I would like to generate TED-like signal for VGA monitor input (Analog RGB + H/V-Sync). This is basically 16 pre-defined chroma values with 8 brightness levels applied, encoded as 7 bits: XBBBCCCC
(4 bits chroma, 3 bits luma).
I would like to base my build on https://github.com/raspberrypi/pico-playground#scanout-video but minimize pins used (9 instead of 17 GPIO pins).
I'm thinking about building a resistor array that would drive RGB values off 4 chroma bits in the following ratio:
- 1 bit 66% Red,
- 1 bit 66% Green,
- 1 bit 33% Red + 50% Blue,
- 1 bit 33% Green + 50% Blue,
with added fixed luma bias and opamp for luma brightening - driven by 3 bit DAC (or VGA) - on each R/G/B channel.
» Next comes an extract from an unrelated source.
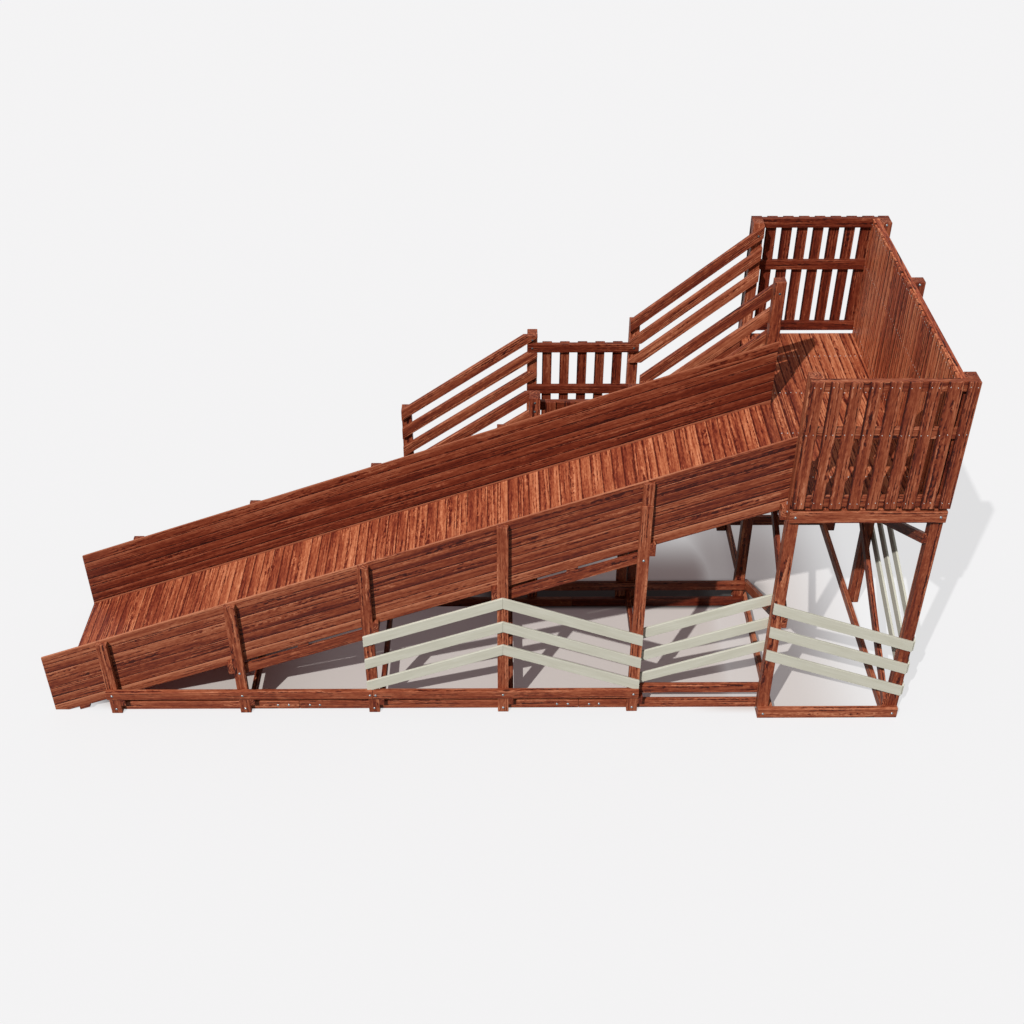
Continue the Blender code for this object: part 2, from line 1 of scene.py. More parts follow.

That would give me following colors:
Not very artistic, but predictable and (I think) usable.
Unfortunately this method gives over-representation of whites, as I cannot whiten a white.
The questions I have:
- Does that even make sense - using resistors and opamps to generate such VGA signal?
- How do I work-out the resistor values?
- Any suggestions for opamps/VGAs? Or something else to drive 3 bit brightness?
- Could you suggest a better method of generating RGB signal from 4+3 bits encoded colors?
I did palette analysis of this color creation method and it is obvious that brightening by R/G/B amplification is sub-optimal (conical color-space coverage).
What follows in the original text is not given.